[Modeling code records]
+--

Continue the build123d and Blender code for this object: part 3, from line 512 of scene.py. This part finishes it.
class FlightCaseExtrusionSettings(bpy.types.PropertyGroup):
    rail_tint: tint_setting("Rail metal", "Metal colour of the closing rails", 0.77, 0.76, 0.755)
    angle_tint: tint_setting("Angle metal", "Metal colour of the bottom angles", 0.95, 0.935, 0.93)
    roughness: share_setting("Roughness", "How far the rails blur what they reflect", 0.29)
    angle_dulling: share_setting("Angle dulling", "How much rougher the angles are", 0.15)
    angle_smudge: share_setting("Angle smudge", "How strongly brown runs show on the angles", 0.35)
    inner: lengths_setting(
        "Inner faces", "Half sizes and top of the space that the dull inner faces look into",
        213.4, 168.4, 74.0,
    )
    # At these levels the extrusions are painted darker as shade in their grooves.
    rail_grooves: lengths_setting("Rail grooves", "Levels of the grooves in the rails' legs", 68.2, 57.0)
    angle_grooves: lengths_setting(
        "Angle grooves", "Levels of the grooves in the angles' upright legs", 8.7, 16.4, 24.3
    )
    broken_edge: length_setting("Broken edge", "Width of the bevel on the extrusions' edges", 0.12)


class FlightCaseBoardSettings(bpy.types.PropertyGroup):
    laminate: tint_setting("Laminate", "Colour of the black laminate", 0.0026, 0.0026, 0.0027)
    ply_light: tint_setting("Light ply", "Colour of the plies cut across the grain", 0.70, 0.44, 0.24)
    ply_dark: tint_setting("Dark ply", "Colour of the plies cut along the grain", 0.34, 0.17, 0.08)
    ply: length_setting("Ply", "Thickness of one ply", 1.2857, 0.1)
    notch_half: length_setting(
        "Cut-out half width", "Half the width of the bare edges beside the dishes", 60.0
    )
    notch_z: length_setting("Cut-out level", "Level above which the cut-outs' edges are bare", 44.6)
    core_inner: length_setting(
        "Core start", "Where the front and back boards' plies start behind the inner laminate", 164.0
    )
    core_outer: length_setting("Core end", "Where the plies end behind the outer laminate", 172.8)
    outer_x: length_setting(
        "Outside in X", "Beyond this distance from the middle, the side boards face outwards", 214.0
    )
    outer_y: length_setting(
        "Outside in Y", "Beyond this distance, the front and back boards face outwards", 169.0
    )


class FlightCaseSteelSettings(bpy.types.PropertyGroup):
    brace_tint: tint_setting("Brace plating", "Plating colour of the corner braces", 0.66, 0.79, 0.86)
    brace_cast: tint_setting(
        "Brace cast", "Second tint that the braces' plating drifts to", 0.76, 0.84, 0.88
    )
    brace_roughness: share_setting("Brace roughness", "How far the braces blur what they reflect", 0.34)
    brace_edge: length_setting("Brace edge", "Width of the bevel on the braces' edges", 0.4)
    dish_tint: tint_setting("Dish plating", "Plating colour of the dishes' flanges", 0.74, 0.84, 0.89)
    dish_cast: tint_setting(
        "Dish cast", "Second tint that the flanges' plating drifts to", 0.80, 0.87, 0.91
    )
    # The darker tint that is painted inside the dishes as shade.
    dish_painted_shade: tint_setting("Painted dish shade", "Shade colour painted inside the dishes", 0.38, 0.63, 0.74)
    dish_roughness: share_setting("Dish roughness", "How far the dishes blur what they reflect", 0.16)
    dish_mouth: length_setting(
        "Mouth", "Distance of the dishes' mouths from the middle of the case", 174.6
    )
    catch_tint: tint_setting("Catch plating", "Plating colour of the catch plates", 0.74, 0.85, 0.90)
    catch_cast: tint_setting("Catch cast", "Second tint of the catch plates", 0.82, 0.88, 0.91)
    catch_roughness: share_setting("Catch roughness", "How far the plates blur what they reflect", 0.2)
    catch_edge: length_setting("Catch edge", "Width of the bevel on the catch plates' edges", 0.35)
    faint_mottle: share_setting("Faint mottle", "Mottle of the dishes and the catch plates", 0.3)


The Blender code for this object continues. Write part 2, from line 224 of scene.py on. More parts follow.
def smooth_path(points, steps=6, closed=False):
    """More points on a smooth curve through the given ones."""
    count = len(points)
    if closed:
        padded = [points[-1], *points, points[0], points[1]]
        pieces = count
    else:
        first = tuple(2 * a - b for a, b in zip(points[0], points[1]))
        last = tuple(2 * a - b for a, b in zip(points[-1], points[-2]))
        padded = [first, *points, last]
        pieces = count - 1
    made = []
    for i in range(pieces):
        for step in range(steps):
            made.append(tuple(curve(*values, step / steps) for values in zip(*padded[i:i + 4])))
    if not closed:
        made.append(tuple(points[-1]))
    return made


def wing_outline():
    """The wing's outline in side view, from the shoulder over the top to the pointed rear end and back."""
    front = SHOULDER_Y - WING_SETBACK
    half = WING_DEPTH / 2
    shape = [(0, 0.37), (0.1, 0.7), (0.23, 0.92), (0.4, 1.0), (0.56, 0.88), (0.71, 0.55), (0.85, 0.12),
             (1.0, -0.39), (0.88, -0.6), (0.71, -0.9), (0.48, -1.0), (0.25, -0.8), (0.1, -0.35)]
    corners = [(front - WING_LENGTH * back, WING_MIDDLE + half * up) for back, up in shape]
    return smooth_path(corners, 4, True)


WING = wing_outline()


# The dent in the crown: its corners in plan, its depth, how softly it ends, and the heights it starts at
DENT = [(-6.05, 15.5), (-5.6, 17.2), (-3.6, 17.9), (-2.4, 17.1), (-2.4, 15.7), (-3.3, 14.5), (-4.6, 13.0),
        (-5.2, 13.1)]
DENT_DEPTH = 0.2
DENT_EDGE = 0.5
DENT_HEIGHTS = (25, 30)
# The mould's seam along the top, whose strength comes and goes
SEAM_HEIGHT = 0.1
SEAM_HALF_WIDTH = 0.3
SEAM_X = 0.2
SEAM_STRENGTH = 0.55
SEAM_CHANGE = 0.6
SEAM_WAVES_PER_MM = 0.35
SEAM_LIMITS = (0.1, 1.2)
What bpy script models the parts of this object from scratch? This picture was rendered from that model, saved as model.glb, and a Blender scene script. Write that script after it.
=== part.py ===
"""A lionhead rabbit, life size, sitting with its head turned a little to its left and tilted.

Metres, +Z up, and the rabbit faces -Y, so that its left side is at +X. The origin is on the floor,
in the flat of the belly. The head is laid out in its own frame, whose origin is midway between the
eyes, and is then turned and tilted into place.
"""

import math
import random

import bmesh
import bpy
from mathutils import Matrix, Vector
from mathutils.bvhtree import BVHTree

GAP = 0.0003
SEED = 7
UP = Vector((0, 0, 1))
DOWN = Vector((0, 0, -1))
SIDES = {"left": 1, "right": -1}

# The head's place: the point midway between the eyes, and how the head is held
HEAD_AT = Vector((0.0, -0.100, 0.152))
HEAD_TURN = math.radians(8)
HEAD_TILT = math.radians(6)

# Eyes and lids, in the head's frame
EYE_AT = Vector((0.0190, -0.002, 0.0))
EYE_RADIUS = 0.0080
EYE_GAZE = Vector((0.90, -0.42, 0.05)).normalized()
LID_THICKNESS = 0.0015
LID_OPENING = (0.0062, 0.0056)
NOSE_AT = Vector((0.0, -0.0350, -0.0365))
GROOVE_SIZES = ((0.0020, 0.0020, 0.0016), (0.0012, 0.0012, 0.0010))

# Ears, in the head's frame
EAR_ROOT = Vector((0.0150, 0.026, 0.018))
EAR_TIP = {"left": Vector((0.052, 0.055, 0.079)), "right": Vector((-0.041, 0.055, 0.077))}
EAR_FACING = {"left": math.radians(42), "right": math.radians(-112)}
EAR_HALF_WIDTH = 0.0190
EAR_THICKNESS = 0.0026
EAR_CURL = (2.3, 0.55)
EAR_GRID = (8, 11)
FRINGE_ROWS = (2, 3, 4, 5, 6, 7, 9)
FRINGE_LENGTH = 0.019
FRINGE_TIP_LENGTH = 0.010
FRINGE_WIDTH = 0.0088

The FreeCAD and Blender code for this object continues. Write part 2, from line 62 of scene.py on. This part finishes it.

+--

* [GOAL]: Filter the entries down to the lines with the word "More" in them.

* [WRITTEN ANSWER]:
The Blender code for this object continues. Write part 2, from line 224 of scene.py on. More parts follow.
    """More points on a smooth curve through the given ones."""